- _Task to complete_
Copy out precisely the lines beginning at the line that contains "Turn this picture" and ending at the line that contains "CLAMP_Y = 28.8", including both.

- _Record list_
↓

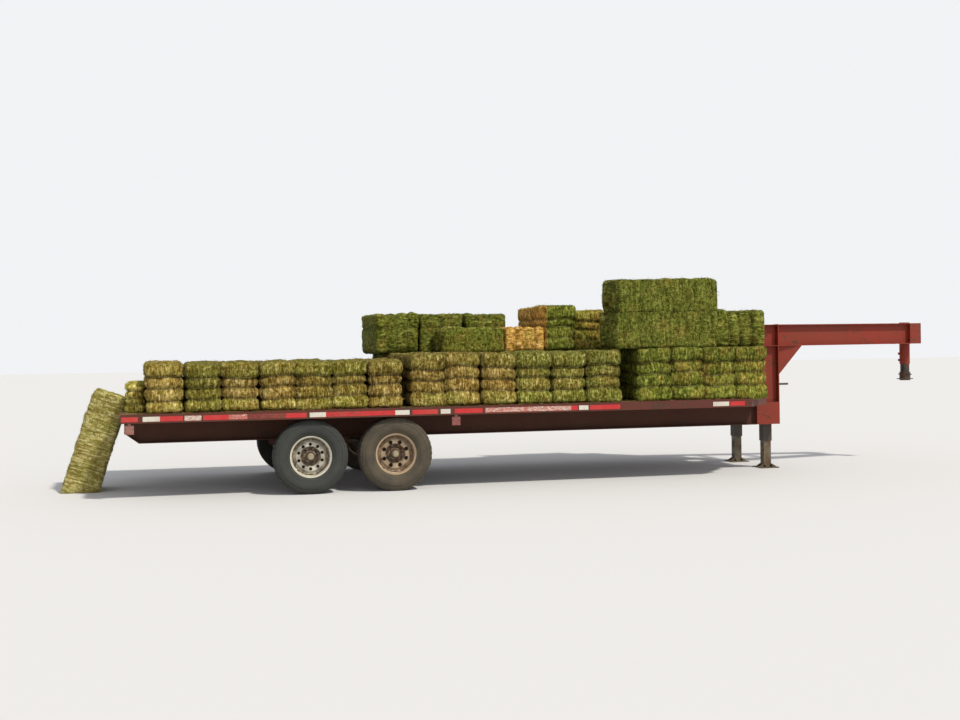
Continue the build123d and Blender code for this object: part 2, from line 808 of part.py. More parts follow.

↑
↓

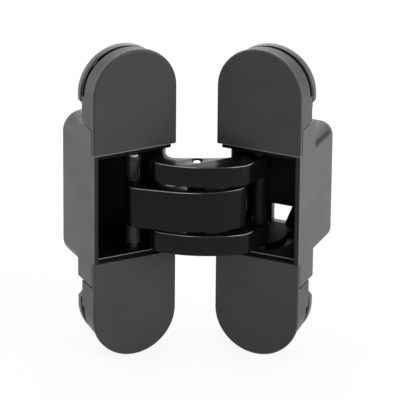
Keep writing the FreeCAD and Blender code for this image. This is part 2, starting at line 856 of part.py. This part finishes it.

↑
↓

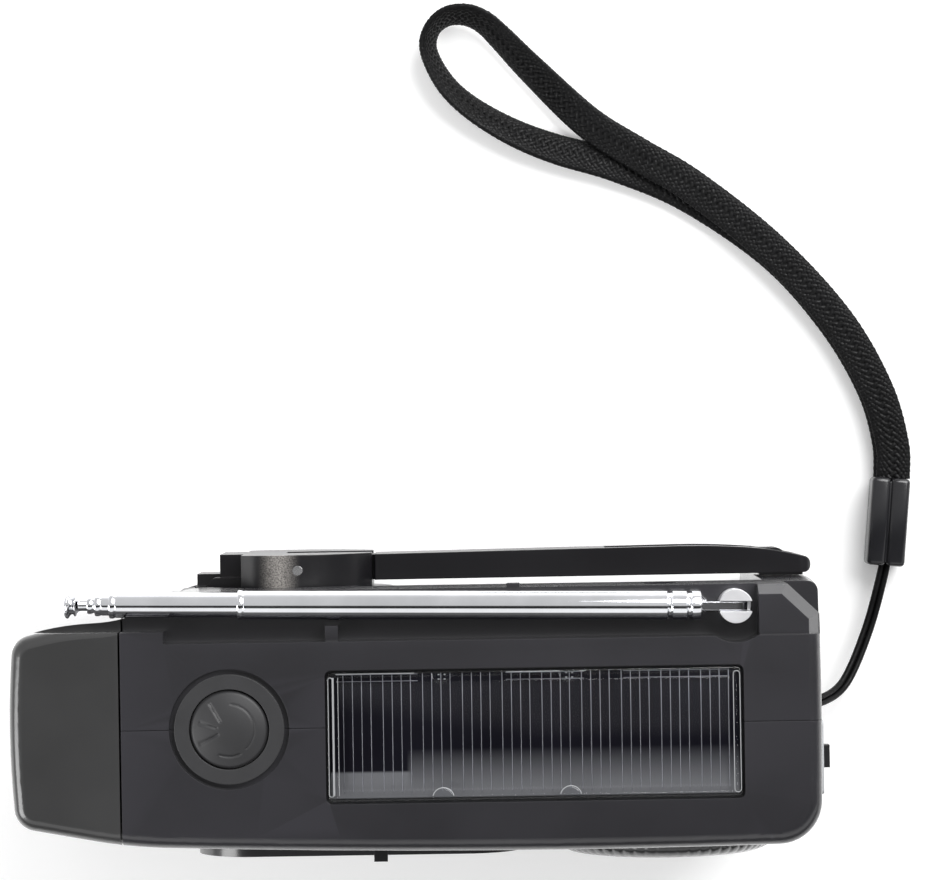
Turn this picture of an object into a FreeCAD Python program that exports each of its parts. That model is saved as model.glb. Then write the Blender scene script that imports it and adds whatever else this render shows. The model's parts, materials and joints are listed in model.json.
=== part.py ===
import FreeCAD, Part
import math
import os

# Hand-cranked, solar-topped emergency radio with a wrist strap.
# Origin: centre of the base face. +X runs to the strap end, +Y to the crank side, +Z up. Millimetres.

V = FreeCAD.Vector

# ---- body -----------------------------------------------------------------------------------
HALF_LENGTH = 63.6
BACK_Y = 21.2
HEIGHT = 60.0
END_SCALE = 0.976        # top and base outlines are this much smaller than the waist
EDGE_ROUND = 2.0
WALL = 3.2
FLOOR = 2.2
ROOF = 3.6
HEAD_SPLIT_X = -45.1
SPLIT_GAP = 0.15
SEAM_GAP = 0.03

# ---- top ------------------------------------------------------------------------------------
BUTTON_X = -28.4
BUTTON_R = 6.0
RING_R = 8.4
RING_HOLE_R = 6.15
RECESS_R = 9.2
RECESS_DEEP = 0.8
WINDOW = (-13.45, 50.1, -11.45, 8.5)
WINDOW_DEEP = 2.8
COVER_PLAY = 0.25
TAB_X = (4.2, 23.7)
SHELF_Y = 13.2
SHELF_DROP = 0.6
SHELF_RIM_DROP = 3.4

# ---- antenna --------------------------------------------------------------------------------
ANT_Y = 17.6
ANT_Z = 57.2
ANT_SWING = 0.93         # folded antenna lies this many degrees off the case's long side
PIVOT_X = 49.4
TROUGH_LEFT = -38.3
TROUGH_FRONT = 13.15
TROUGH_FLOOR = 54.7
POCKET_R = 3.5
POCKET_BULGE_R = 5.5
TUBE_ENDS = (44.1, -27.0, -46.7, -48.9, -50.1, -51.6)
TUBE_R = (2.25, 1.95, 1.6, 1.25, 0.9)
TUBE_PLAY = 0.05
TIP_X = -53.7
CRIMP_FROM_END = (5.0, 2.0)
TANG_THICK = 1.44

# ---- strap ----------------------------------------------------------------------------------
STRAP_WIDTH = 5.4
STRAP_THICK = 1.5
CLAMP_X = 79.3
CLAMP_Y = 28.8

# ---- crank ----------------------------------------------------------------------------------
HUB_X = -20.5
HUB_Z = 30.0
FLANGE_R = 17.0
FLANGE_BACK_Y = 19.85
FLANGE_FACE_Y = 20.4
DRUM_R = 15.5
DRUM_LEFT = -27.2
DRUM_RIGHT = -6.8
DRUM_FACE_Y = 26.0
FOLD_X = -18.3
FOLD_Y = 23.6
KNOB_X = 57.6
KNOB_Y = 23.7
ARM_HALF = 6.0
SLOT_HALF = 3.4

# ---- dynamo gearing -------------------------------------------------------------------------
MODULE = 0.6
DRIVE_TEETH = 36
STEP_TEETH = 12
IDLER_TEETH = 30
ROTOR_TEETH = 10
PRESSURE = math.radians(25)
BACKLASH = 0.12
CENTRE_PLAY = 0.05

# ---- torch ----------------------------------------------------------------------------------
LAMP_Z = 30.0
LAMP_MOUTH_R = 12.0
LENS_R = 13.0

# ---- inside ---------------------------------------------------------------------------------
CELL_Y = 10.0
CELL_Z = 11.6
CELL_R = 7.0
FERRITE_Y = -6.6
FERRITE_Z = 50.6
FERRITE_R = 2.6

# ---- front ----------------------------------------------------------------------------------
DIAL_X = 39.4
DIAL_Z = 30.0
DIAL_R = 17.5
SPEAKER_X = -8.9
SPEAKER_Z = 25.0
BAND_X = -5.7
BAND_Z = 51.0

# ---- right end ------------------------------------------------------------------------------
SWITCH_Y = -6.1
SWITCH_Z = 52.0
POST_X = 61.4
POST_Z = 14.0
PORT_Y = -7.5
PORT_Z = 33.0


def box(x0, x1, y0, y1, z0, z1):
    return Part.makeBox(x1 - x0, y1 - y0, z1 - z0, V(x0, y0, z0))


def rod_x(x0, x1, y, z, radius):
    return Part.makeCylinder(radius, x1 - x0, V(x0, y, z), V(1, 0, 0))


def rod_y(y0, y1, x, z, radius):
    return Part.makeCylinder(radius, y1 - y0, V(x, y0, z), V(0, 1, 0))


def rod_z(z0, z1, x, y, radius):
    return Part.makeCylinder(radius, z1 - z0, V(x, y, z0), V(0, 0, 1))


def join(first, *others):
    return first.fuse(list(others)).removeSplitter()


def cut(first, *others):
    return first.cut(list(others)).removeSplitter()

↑

- _The output_
Turn this picture of an object into a FreeCAD Python program that exports each of its parts. That model is saved as model.glb. Then write the Blender scene script that imports it and adds whatever else this render shows. The model's parts, materials and joints are listed in model.json.
=== part.py ===
import FreeCAD, Part
import math
import os

# Hand-cranked, solar-topped emergency radio with a wrist strap.
# Origin: centre of the base face. +X runs to the strap end, +Y to the crank side, +Z up. Millimetres.

V = FreeCAD.Vector

# ---- body -----------------------------------------------------------------------------------
HALF_LENGTH = 63.6
BACK_Y = 21.2
HEIGHT = 60.0
END_SCALE = 0.976        # top and base outlines are this much smaller than the waist
EDGE_ROUND = 2.0
WALL = 3.2
FLOOR = 2.2
ROOF = 3.6
HEAD_SPLIT_X = -45.1
SPLIT_GAP = 0.15
SEAM_GAP = 0.03

# ---- top ------------------------------------------------------------------------------------
BUTTON_X = -28.4
BUTTON_R = 6.0
RING_R = 8.4
RING_HOLE_R = 6.15
RECESS_R = 9.2
RECESS_DEEP = 0.8
WINDOW = (-13.45, 50.1, -11.45, 8.5)
WINDOW_DEEP = 2.8
COVER_PLAY = 0.25
TAB_X = (4.2, 23.7)
SHELF_Y = 13.2
SHELF_DROP = 0.6
SHELF_RIM_DROP = 3.4

# ---- antenna --------------------------------------------------------------------------------
ANT_Y = 17.6
ANT_Z = 57.2
ANT_SWING = 0.93         # folded antenna lies this many degrees off the case's long side
PIVOT_X = 49.4
TROUGH_LEFT = -38.3
TROUGH_FRONT = 13.15
TROUGH_FLOOR = 54.7
POCKET_R = 3.5
POCKET_BULGE_R = 5.5
TUBE_ENDS = (44.1, -27.0, -46.7, -48.9, -50.1, -51.6)
TUBE_R = (2.25, 1.95, 1.6, 1.25, 0.9)
TUBE_PLAY = 0.05
TIP_X = -53.7
CRIMP_FROM_END = (5.0, 2.0)
TANG_THICK = 1.44

# ---- strap ----------------------------------------------------------------------------------
STRAP_WIDTH = 5.4
STRAP_THICK = 1.5
CLAMP_X = 79.3
CLAMP_Y = 28.8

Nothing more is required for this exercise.